Nov. 8 (Bloomberg) -- McDonald’s Corp., the world’s largest restaurant chain, said sales at stores open at least 13 months rose 0.5 percent in October as new items boosted sales in Europe and the U.S.
Analysts estimated a 0.2 percent increase, the average of 10 estimates according to Consensus Metrix. Growth in Europe was 0.8 percent, Oak Brook, Illinois-based McDonald’s said in a statement today, exceeding analysts’ projected 0.2 percent gain.
Chief Executive Officer Don Thompson has been overhauling McDonald’s menu worldwide. In Europe, where the company gets about 40 percent of its revenue, McDonald’s has advertised new and value items, such as different smoothie and McCafe coffee drink flavors in the U.K. At its domestic locations, McDonald’s also is promoting new fare, including chicken wings and pumpkin-spice lattes.
“They’ve added some more premium-type products,” Darren Tristano, executive vice president at restaurant researcher Technomic Inc. in Chicago, said in a telephone interview. “And when you compare them to other fast-food restaurants, that I think is going to help them lift their brand.”
McDonald’s fell 0.3 percent to $96.89 at 9:42 a.m. in New York. The shares advanced 10 percent this year through yesterday, while the Standard & Poor’s 500 Restaurants Index gained 22 percent.
Same-store sales rose 0.2 percent last month in the U.S. Analysts projected a 0.4 percent gain, on average.
U.S. confidence fell to a 10-month low in October as the reopening of the federal government failed to reassure Americans. The Thomson Reuters/University of Michigan final index of consumer sentiment dropped to 73.2 last month, the weakest this year, from 77.5 in September.
Fast-food chains are locked in a battle to attract U.S. consumers. While McDonald’s has rolled out a $2 barbecue ranch burger this month, Burger King Worldwide Inc. recently started selling a barbecue rib sandwich and lower-fat fries. Wendy’s Co. is advertising pretzel buns.
McDonald’s, which gets about one-third of revenue from the U.S., is revamping its Dollar Menu to include a $2 burger and chicken sandwiches. The chain is facing pressure from its domestic store owners who have met to discuss higher costs, including rents, and the increasingly difficult economics of selling food for $1.

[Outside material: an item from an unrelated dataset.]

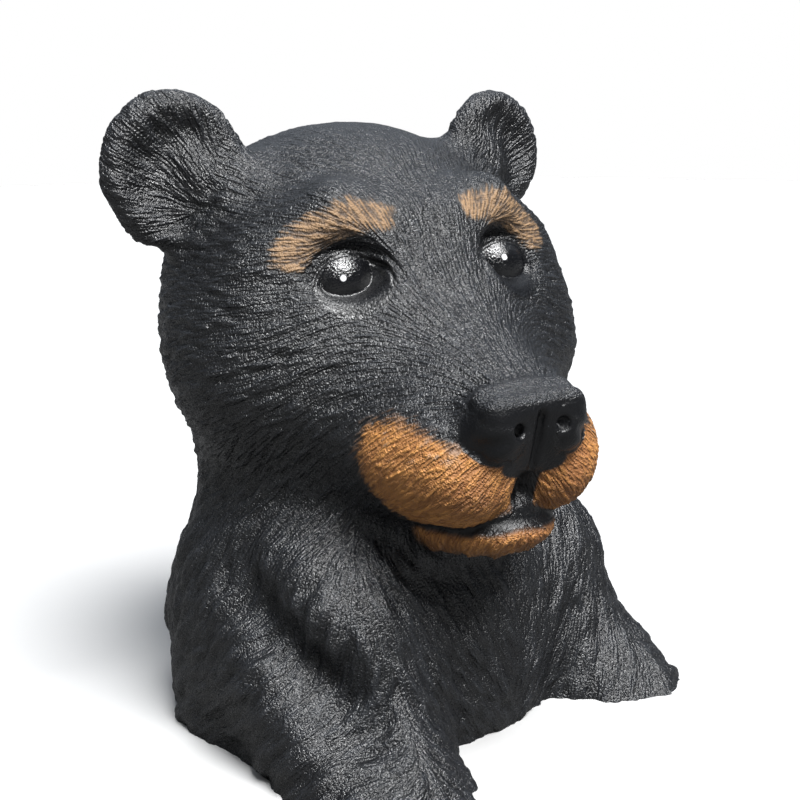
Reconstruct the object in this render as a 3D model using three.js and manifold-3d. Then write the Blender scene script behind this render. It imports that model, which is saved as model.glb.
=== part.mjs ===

Same-store sales fell 2.8 percent in the company’s Asia Pacific, Middle East and Africa region, the fourth straight monthly decline. Analysts estimated a 1.7 percent drop, according to Consensus Metrix, a researcher owned by Kaul Advisory Group in Wayne, New Jersey.
“Consumer sentiment is very cautious” in China, and people there are dining out more at local chains, Thompson said on a conference call last month. Same-stores sales in Japan slumped 9.7 percent in October.
Global comparable-store sales fell 0.1 percent in September and rose 1.9 percent in August.
Comparable-store sales are considered an indicator of a company’s growth because they include only the older, established locations. McDonald’s has more than 34,900 restaurants worldwide.